It will never be enough; we will never be enough. They cannot value someone who gives them their all, who loves them and cares for them. They cannot appreciate what we give because they don’t feel the same. We delude ourselves into thinking about a fantasy that is not true. Fantasies are another word for a world of delusion. They will always treat us less than because we are just that to them. Actions speak a lot louder and with the absence of words they echo into our life permanently.
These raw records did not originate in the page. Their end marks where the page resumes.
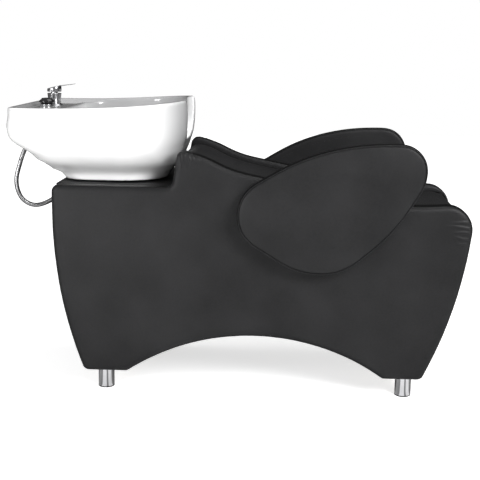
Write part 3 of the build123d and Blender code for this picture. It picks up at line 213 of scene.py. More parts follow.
def leather_finish():
    """Near-black leatherette: pebbled grain, soft creases and cloudy sheen, with painted shade where it turns over
    an edge.
    """
    made = Finish("leather", Specular_IOR_Level=0.13)
    cloud = made.noise(7.0, 4.0)
    fine = made.noise(160.0, 2.0)
    pebble = made.cells(640.0, "SMOOTH_F1")
    edge = made.cells(420.0)
    tone = (cloud * 0.7 + fine * 0.3).span(0.35, 0.65)
    face = made.mixed(tone, (0.0125, 0.0125, 0.0130), (0.0190, 0.0190, 0.0197))
    # Painted shade: the colour goes darker where the stored edge value marks a rounded edge
    made.feed("Base Color", made.mixed(made.stored("edge"), face, (0.002, 0.002, 0.0021)))
    made.feed("Roughness", (cloud * 0.5 + fine * 0.25 + pebble * 0.25).span(0.2, 0.7, 0.34, 0.43))
    low = made.bump(cloud, 0.004, 0.35)
    grain = edge.span(0.0, 0.12) * 0.7 + pebble * 0.3 + fine * 0.25
    made.bump(grain, 0.00022, 0.5, low)
    return made.material


def ceramic_finish():
    """White glaze over fired clay, a little uneven, and greyer with painted shade where the shade attribute says
    so.
    """
    made = Finish("ceramic", Specular_IOR_Level=0.5, Coat_Roughness=0.04)
    wavy = made.noise(9.0, 2.0)
    speck = made.noise(420.0, 2.0)
    glaze = made.mixed(wavy.span(0.3, 0.7), (0.84, 0.842, 0.845), (0.87, 0.87, 0.868))
    # Painted shade: the stored shade value turns the white glaze grey
    made.feed("Base Color", made.mixed(made.stored("shade"), glaze, (0.40, 0.40, 0.405)))
    made.feed("Roughness", speck.span(0.35, 0.7, 0.07, 0.12))
    made.feed("Coat Weight", wavy.span(0.3, 0.7, 0.35, 0.5))
    low = made.bump(wavy, 0.004, 0.12)
    made.bump(speck, 0.00008, 0.25, low)
    return made.material


def metal_finish(name, dark, light, rough_low, rough_high, depth=0.00003):
    """Metal whose tone, roughness and fine grain vary over the surface."""
    made = Finish(name, Metallic=1.0)
    patch = made.noise(26.0, 3.0)
    scratch = made.noise(1400.0, 3.0)
    made.feed("Base Color", made.mixed(patch.span(0.3, 0.7), dark, light))
    made.feed("Roughness", (patch * 0.5 + scratch * 0.5).span(0.3, 0.7, rough_low, rough_high))
    made.bump(scratch, depth, 0.4)
    return made.material


def plastic_finish(name, dark, light, rough_low, rough_high, grain=900.0):
    """Moulded plastic or rubber with a fine spark-eroded grain."""
    made = Finish(name, Specular_IOR_Level=0.5)
    patch = made.noise(18.0, 3.0)
    spark = made.noise(grain, 4.0)
    made.feed("Base Color", made.mixed(patch.span(0.3, 0.7), dark, light))
    made.feed("Roughness", (patch * 0.4 + spark * 0.6).span(0.3, 0.7, rough_low, rough_high))
    made.bump(spark, 0.0001, 0.4)
    return made.material


def wood_finish():
    """Plywood with grain along the length and a few darker streaks."""
    made = Finish("board", Specular_IOR_Level=0.3)
    grain = made.noise(60.0, 5.0, (0.12, 1, 1))
    pores = made.noise(700.0, 2.0, (0.06, 1, 1))
    made.feed("Base Color", made.mixed(grain.span(0.35, 0.7), (0.34, 0.27, 0.19), (0.48, 0.39, 0.28)))
    made.feed("Roughness", pores.span(0.3, 0.7, 0.55, 0.75))
    made.bump(grain * 0.6 + pores * 0.4, 0.0003, 0.5)
    return made.material


def wound_hose_finish():
    """Polished interlocked strip, wound round the hose, with painted shade in the grooves between its turns. The
    map runs round it and along it.
    """
    made = Finish("steel_hose", Metallic=1.0)
    turn = made.axis(0, "UV")
    along = made.axis(1, "UV")
    winding = (along + turn).math("FRACT")
    ridge = (winding - 0.5).math("ABSOLUTE").span(0.0, 0.5, 1.0, 0.0)
    # Painted shade: the colour goes dark in the grooves between the turns
    painted_groove_shade = ridge.span(0.0, 0.25)
    grime = made.noise(30.0, 3.0)
    made.feed("Base Color", made.mixed(painted_groove_shade, (0.07, 0.07, 0.073), (0.36, 0.36, 0.365)))
    made.feed("Roughness", grime.span(0.3, 0.7, 0.20, 0.32))
    made.bump(ridge.math("POWER", 0.5), 0.00025, 0.5)
    return made.material


def braid_finish():
    """Stainless braid: two sets of strands that cross round the hose."""
    made = Finish("braid", Metallic=1.0)
    turn = made.axis(0, "UV") * 12.0
    along = made.axis(1, "UV") * 0.9
    one = (along + turn).math("FRACT").math("PINGPONG", 0.5)
    two = (along - turn).math("FRACT").math("PINGPONG", 0.5)
    weave = one.math("MAXIMUM", two)
    made.feed("Base Color", made.mixed(weave.span(0.15, 0.4), (0.18, 0.18, 0.19), (0.62, 0.62, 0.64)))
    made.feed("Roughness", weave.span(0.0, 0.5, 0.42, 0.24))
    made.bump(weave, 0.0008, 0.7)
    return made.material


FINISHES = {
    "leather": leather_finish(),
    "ceramic": ceramic_finish(),
    "tap_chrome": metal_finish("tap_chrome", (0.34, 0.34, 0.35), (0.44, 0.44, 0.45), 0.18, 0.26, depth=0.00001),
    "chrome": metal_finish("chrome", (0.66, 0.66, 0.675), (0.76, 0.76, 0.775), 0.05, 0.10, depth=0.00001),
    "black_plastic": plastic_finish("black_plastic", (0.016, 0.016, 0.016), (0.028, 0.028, 0.028), 0.42, 0.6),
    "gloss_black": plastic_finish("gloss_black", (0.008, 0.008, 0.009), (0.013, 0.013, 0.014), 0.08, 0.18),
    "rubber": plastic_finish("rubber", (0.022, 0.022, 0.022), (0.034, 0.034, 0.034), 0.6, 0.8),
    "zinc": metal_finish("zinc", (0.42, 0.43, 0.46), (0.60, 0.60, 0.60), 0.28, 0.45),
    "bracket_paint": plastic_finish("bracket_paint", (0.022, 0.022, 0.023), (0.04, 0.04, 0.041), 0.35, 0.6, 700.0),
    "brass": metal_finish("brass", (0.62, 0.46, 0.2), (0.78, 0.62, 0.32), 0.2, 0.4),
    "steel_hose": wound_hose_finish(),
    "braid": braid_finish(),
    "grey_plastic": plastic_finish("grey_plastic", (0.36, 0.36, 0.37), (0.45, 0.45, 0.46), 0.4, 0.6),
    "board": wood_finish(),
}


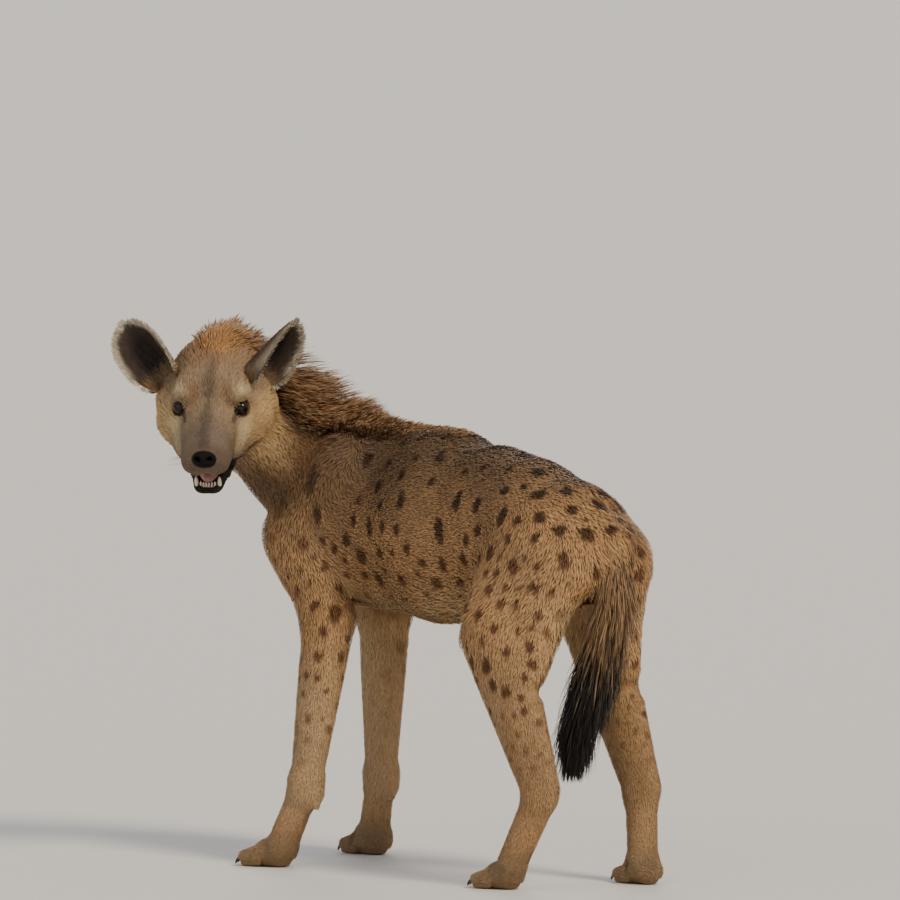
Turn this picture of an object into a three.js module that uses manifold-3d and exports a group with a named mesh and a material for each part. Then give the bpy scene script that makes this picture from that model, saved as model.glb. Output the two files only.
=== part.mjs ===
// A spotted hyena, life size, standing still and looking back over its left shoulder.
// Millimetres. +Z is up, the animal faces -Y, its left side is +X, and its soles lie on Z = 0.
// The flesh is a smooth blend of tapered oval masses. Each sub-part is one closed surface found on
// that blend along rays from its own centre line, then parted from its neighbours by thin cuts.
import * as THREE from "three";
import { mergeVertices } from "three/addons/utils/BufferGeometryUtils.js";
import Module from "manifold-3d";

const wasm = await Module();
wasm.setup();

const GAP = 0.3; // clearance between touching sub-parts
const FAR = 3000; // larger than the whole animal
const ORIGIN = new THREE.Vector3(98, 19, 0); // middle of the outline on the floor, set at X = Y = 0
const UP = new THREE.Vector3(0, 0, 1);
const vec = (x, y, z) => new THREE.Vector3(x, y, z);
const rad = THREE.MathUtils.degToRad;
const lerp = THREE.MathUtils.lerp;

// Materials, by the finish of the real surface
const finish = (color, roughness) => new THREE.MeshStandardMaterial({ color, roughness, metalness: 0 });
const coat = finish(0xb08d62, 0.9);
const faceCoat = finish(0x8f7a62, 0.9);
const maneCoat = finish(0x8a5f3a, 0.9);
const brushCoat = finish(0x1d1614, 0.85);
const bareSkin = finish(0x1c1818, 0.5);
const wetEye = finish(0x1a0f0a, 0.1);
const tongueSkin = finish(0xc9a09a, 0.45);

// Driving dimensions of the head: its seat on the neck and the way that it looks
const OCCIPUT = vec(192, -363, 850);
const HEAD_TURN = rad(135); // from straight ahead towards the left side
const HEAD_DIP = rad(22); // nose below the level of the occiput
const EYE = { along: 132, apart: 52, up: -10.5, radius: 12.5, lidThickness: 3.4, lidAhead: 5.5 };
const NOSE = { along: 259, up: -49, halfWidth: 21, halfHeight: 16, halfDepth: 15 };
const JAW_OPEN = rad(11);
const EAR = { length: 114, halfWidth: 40, wall: 4.5, widest: 0.54, spreadFoot: rad(116), spreadTip: rad(48) };

const headAhead = vec(
  Math.sin(HEAD_TURN) * Math.cos(HEAD_DIP),
  -Math.cos(HEAD_TURN) * Math.cos(HEAD_DIP),
  -Math.sin(HEAD_DIP),
);
const headLeft = UP.clone().cross(headAhead).normalize();
const headUp = headAhead.clone().cross(headLeft);
// A point of the head from its distances ahead of the occiput, to its left and above its axis
const onHead = (ahead, left, up) =>
  OCCIPUT.clone()
    .addScaledVector(headAhead, ahead)
    .addScaledVector(headLeft, left)
    .addScaledVector(headUp, up);

// A tapered oval mass between two points. Sizes are [half width along side, half depth across it].
class Mass {
  constructor(from, to, start, end, { side = vec(1, 0, 0), blend = 30, cap } = {}) {
    this.from = from;
    this.length = from.distanceTo(to);
    this.axis = to.clone().sub(from).normalize();
    this.side = side.clone().addScaledVector(this.axis, -side.dot(this.axis)).normalize();
    this.depth = this.axis.clone().cross(this.side);
    Object.assign(this, { start, end, blend, cap });
  }
  // Distance from the mass's surface along the ray from its centre line, negative inside
  at(p) {
    const x = p.x - this.from.x;
    const y = p.y - this.from.y;
    const z = p.z - this.from.z;
    const along = x * this.axis.x + y * this.axis.y + z * this.axis.z;
    const t = Math.min(1, Math.max(0, along / this.length));
    const past = along - t * this.length;
    const s = x * this.side.x + y * this.side.y + z * this.side.z;
    const d = x * this.depth.x + y * this.depth.y + z * this.depth.z;
    const w = lerp(this.start[0], this.end[0], t);
    const h = lerp(this.start[1], this.end[1], t);
    const c = this.cap ?? Math.min(w, h);
    const reach = Math.hypot(s, d, past) + 1e-6;
    return reach * (1 - 1 / Math.max(1e-3, Math.hypot(s / w, d / h, past / c)));
  }
}

// Several masses run together with rounded valleys between them
class Flesh {
  constructor(...groups) {
    this.masses = groups.flat();
  }
  at(p) {
    let value = FAR;
    for (const mass of this.masses) {
      const next = mass.at(p);
      const near = Math.max(mass.blend - Math.abs(value - next), 0) / mass.blend;
      value = Math.min(value, next) - near * near * mass.blend * 0.25;
    }
    return value;
  }
}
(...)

As an autistic person I have always felt different and sidelined by society. I have experienced humanity as an outsider. I have learned to appreciate the behaviours of other humans and I still find myself writing “you” and correct it as “us”. I am still new to experiencing emotions and being a part of humanity. Realizing and accepting autism has allowed me to embrace my difference and given me a sense of community. I know I am different, and I recognize and embrace myself. Still, I struggle to engage with others and understand love. I understand humanity very well, but I do not understand humans. They always keep me on edge and part of it is the mystery I love but alas I am afraid to embrace the uncertainty.
I am afraid to express my love when I am uncertain if the other person feels the same. I am afraid to take the next step because when I love, I love deeply, and others are often deceitful and have layers of lies they hide under the umbrella of social complexities. It is simple, you either love someone or you don’t, and I tormented with the in between.